The PKK has been leading an armed insurgency against Turkey’s security forces since the ’80s in a campaign that has claimed the lives of some 40,000 people. The group is listed as a terrorist organization by Turkey and much of the international community.
The 16th Criminal Chamber of Turkey’s Supreme Court of Appeals in December 2022 had overturned Mızraklı’s conviction on the grounds that the charges against the politician had not been sufficiently investigated, ordering a retrial.
Mızraklı, who shares a prison cell with Kurdish politician Selahattin Demirtaş in northwestern Turkey’s Edirne Prison, attended his retrial at the Diyarbakır 9th High Criminal Court via the Voice and Image System (SEGBİS). The court denied his lawyers’ request that Mızraklı be released during the retrial, stating that judicial supervision measures would be insufficient if he were freed.
In his defense, Mızraklı called the trial not a legal proceeding but rather a political conspiracy. He said he has been kept in prison for four years not based on evidence but on slander.
The trial was adjourned until Sept. 11.
Mızraklı was elected co-mayor of Diyarbakır in the local elections of March 2019, with 62.93 percent of the vote. The HDP won 65 municipalities in Turkey’s eastern and southeastern regions in the elections. But due to the decisions of Turkey’s Supreme Electoral Board (YSK) in six cases and the Interior Ministry, more than 50 have been removed from office or not allowed to assume office.

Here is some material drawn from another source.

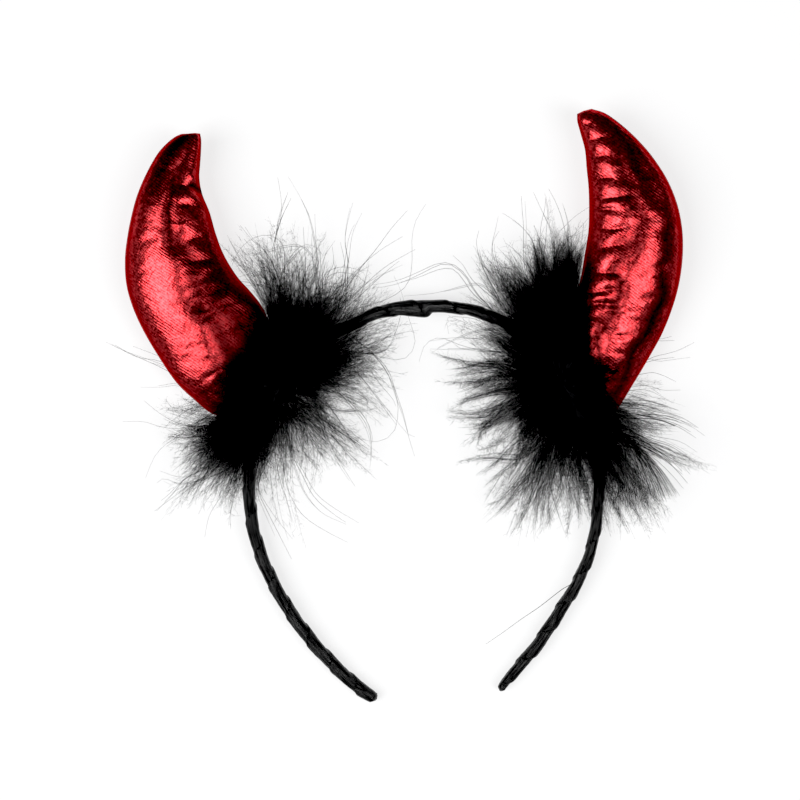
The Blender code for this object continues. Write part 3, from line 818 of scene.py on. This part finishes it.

In an opinion published on June 19, 2020, the Venice Commission of the Council of Europe (CoE) found the YSK decisions to be inconsistent with international norms and standards and called for their reversal. Similarly, the commission also called for the repeal of the Ministry of Interior’s decisions to replace elected mayors with government officials because “[they] undermine the very nature of local self-government.”